Antonio Troise
La tregua di fine anno che ha portato al varo della manovra è già un ricordo. Gennaio sarà un mese al cardiopalma per l’esecutivo. Le bordate dell’eretico Gianluigi Paragone, che ha minacciato di ricorrere alla giustizia ordinaria contro la sua espulsione dal Movimento, hanno aperto l’ennesima crepa nei Pentastellati, soci di maggioranza relativa del governo giallo-rosso. Da una parte il leader, Luigi Di Maio, che non intende cedere neanche di un centimetro, dall’altra Alessandro Di Battista, eterno antagonista, il volto più evidente delle diverse “correnti” dei pentastellati. Una nuova scossa dopo le dimissioni del ministro dell’Istruzione, Lorenzo Fioramonti, pronto a creare un gruppo parlamentare autonomo.

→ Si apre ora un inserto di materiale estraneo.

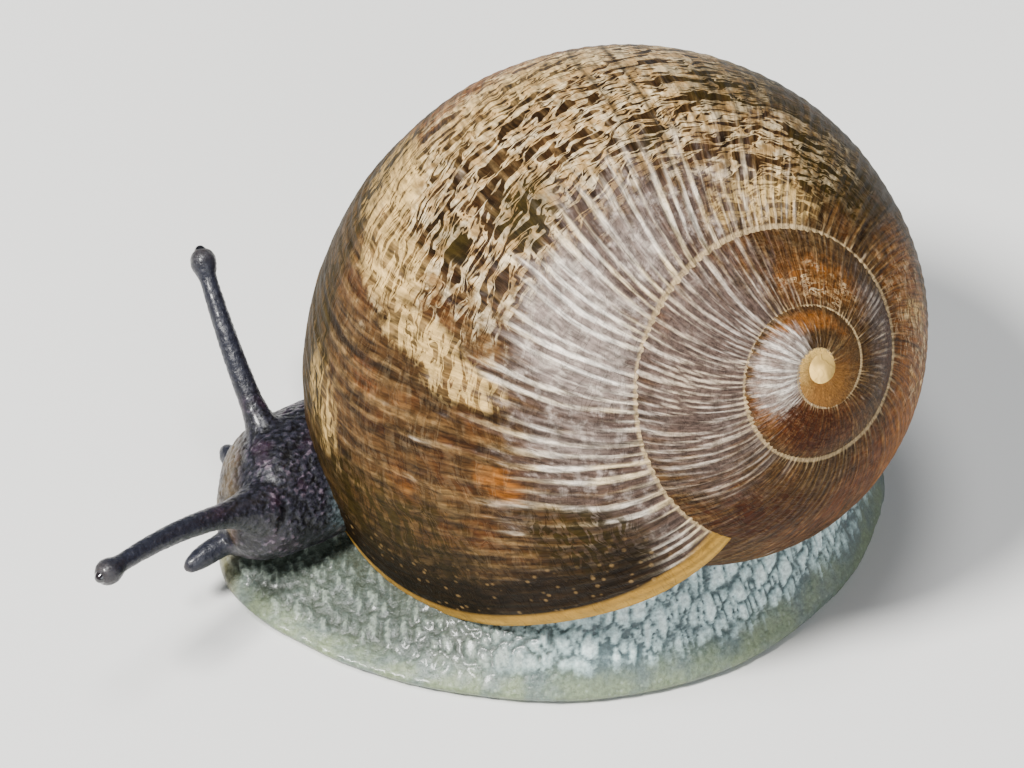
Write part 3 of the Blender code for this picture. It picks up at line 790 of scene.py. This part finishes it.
# %% [markdown]
# ## One skin for all the flesh
# A snail's foot, neck, head and feelers are one unbroken skin. Each is lofted
# from its own sections first, as they are in the solids. Boolean unions would leave
# sharp creases between them. A voxel remesh melts them into one surface instead, and
# smoothing rounds the joins. The flat sole is then thinned to a few large faces.

# %% Sections of the foot and the neck
FOOT = (      # x, y, half width, height of the back
    (-28.9, 3.8, 0.4, 0.9), (-28.1, 3.8, 3.6, 1.5), (-26.0, 3.9, 6.0, 1.8),
    (-23.0, 4.0, 7.8, 2.0), (-19.5, 3.9, 9.0, 2.3), (-15.0, 3.6, 9.7, 4.8),
    (-10.5, 3.7, 9.8, 9.0), (-5.6, 4.7, 8.8, 10.4), (-1.2, 6.9, 6.5, 8.6),
    (1.8, 9.8, 4.0, 4.8), (3.4, 12.6, 1.9, 2.2), (4.0, 14.0, 0.4, 0.9),
)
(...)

Vanno un po’ meglio le cose nel quartier generale del Pd. Il segretario Zingaretti ha “digerito” la scissione renziana ma ora si gioca il tutto per tutto in Emilia, dove il 27 gennaio gli elettori saranno chiamati a eleggere il nuovo Governatore. Gli ultimi sondaggi sembrano allontanare lo spettro dei una sconfitta, che sarebbe letale per il destino del numero uno dei Dem. Ma anche in caso di vittoria di stretta misura, gli scenari in casa Pd non sarebbero del tutto positivi. E, in ogni caso, getterebbero più di un’ombra sul destino del governo.
Ma non basta. Perché nell’agenda dell’esecutivo ci sono altri appuntamenti non meno decisivi. A partire dalla riforma della prescrizione, dove le posizioni fra Pd e Cinquestelle continuano ad essere molto distanti. Ci sono poi le grandi crisi economiche, dall’Ilva alla Popolare di Bari. E, infine, c’è da mettere in conto il voto sulla richiesta di rinvio a giudizio del leader della Lega, Matteo Salvini, sul caso Gregoretti. I renziani minacciano di aprire un nuovo fronte di polemiche all’interno della maggioranza.
Le tensioni hanno già spinto il premier, Giuseppe Conte, a rompere gli indugi e a chiedere un vertice di maggioranza proprio nei primi giorni dell’anno. In altre epoche storiche si sarebbe chiamata “verifica di governo”, con gli inevitabili riti bizantini della Prima Repubblica. Ma, al di là delle etichette, la sostanza non cambia. L’esecutivo giallo-rosso si gioca il suo futuro nelle prossime tre settimane. Ed è obiettivamente difficile fare oggi previsioni attendibili su quello che succederà. Molto dipenderà dalla indubbia capacità del premier di mediare fra posizioni contrapposte. E’ vero che il collante più forte dell’esecutivo è la mancanza di reali alternative al voto. Tranne che, ovviamente, non si presenti all’orizzonte un nuovo governo del Presidente, ipotesi che il Colle non ha preso, per ora, neanche in considerazione. Non sappiamo se Conte sia scaramantico, ma il 2020 è un anno bisestile. Per evitare brutte sorprese non bastano gli scongiuri ma serve una maggioranza davvero coesa. Non proprio quella andata in scena negli ultimi mesi.